-- INPUT DATA --
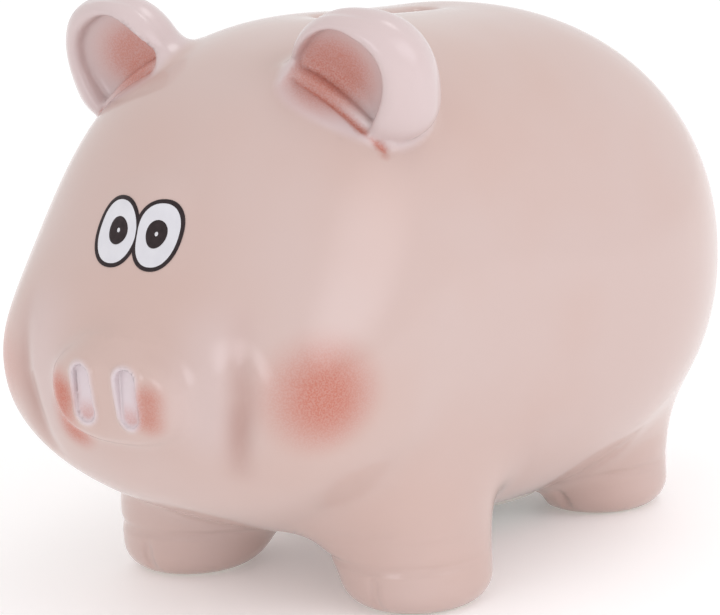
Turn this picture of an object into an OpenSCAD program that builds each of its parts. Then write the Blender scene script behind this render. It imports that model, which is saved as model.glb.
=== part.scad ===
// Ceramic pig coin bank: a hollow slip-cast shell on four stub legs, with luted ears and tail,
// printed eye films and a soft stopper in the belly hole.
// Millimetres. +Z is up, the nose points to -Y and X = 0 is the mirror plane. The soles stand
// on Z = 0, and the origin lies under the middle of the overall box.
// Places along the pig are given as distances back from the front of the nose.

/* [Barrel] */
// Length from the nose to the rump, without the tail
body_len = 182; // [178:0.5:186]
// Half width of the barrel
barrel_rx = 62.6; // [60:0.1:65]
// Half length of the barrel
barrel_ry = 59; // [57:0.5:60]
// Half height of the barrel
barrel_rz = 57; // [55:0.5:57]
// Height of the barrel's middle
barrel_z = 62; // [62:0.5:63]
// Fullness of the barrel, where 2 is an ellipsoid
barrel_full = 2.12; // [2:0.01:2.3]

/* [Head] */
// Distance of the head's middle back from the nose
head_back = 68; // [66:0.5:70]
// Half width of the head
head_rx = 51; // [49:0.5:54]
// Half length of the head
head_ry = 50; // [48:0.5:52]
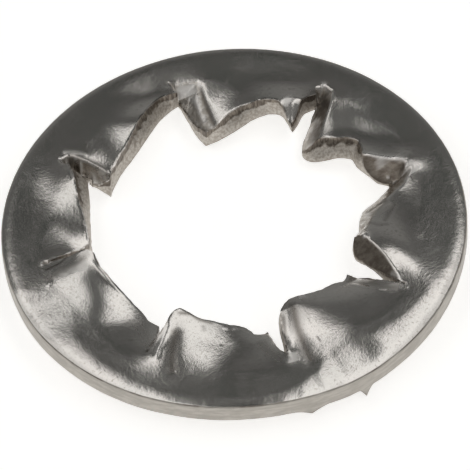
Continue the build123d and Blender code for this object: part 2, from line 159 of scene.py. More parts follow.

-- TASK BRIEF --
Make an exact copy of the records.

-- TASK SOLUTION --
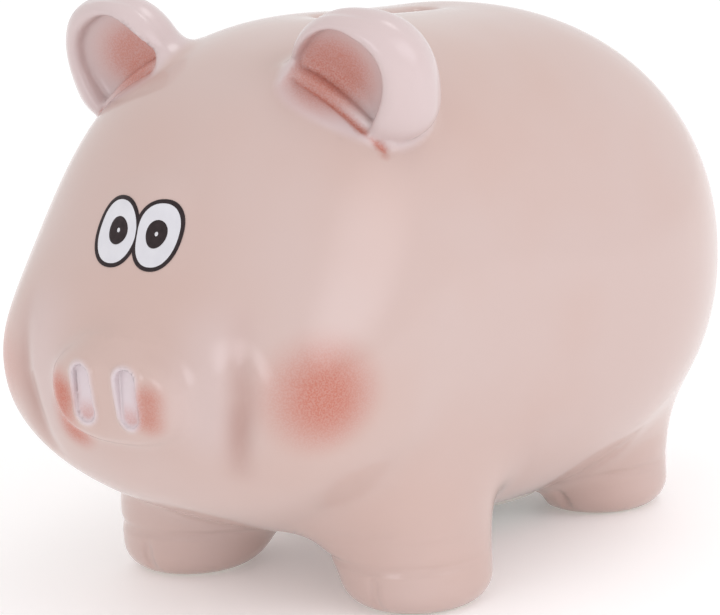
Turn this picture of an object into an OpenSCAD program that builds each of its parts. Then write the Blender scene script behind this render. It imports that model, which is saved as model.glb.
=== part.scad ===
// Ceramic pig coin bank: a hollow slip-cast shell on four stub legs, with luted ears and tail,
// printed eye films and a soft stopper in the belly hole.
// Millimetres. +Z is up, the nose points to -Y and X = 0 is the mirror plane. The soles stand
// on Z = 0, and the origin lies under the middle of the overall box.
// Places along the pig are given as distances back from the front of the nose.

/* [Barrel] */
// Length from the nose to the rump, without the tail
body_len = 182; // [178:0.5:186]
// Half width of the barrel
barrel_rx = 62.6; // [60:0.1:65]
// Half length of the barrel
barrel_ry = 59; // [57:0.5:60]
// Half height of the barrel
barrel_rz = 57; // [55:0.5:57]
// Height of the barrel's middle
barrel_z = 62; // [62:0.5:63]
// Fullness of the barrel, where 2 is an ellipsoid
barrel_full = 2.12; // [2:0.01:2.3]

/* [Head] */
// Distance of the head's middle back from the nose
head_back = 68; // [66:0.5:70]
// Half width of the head
head_rx = 51; // [49:0.5:54]
// Half length of the head
head_ry = 50; // [48:0.5:52]
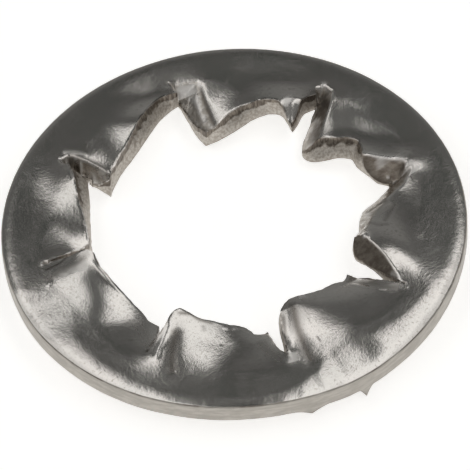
Continue the build123d and Blender code for this object: part 2, from line 159 of scene.py. More parts follow.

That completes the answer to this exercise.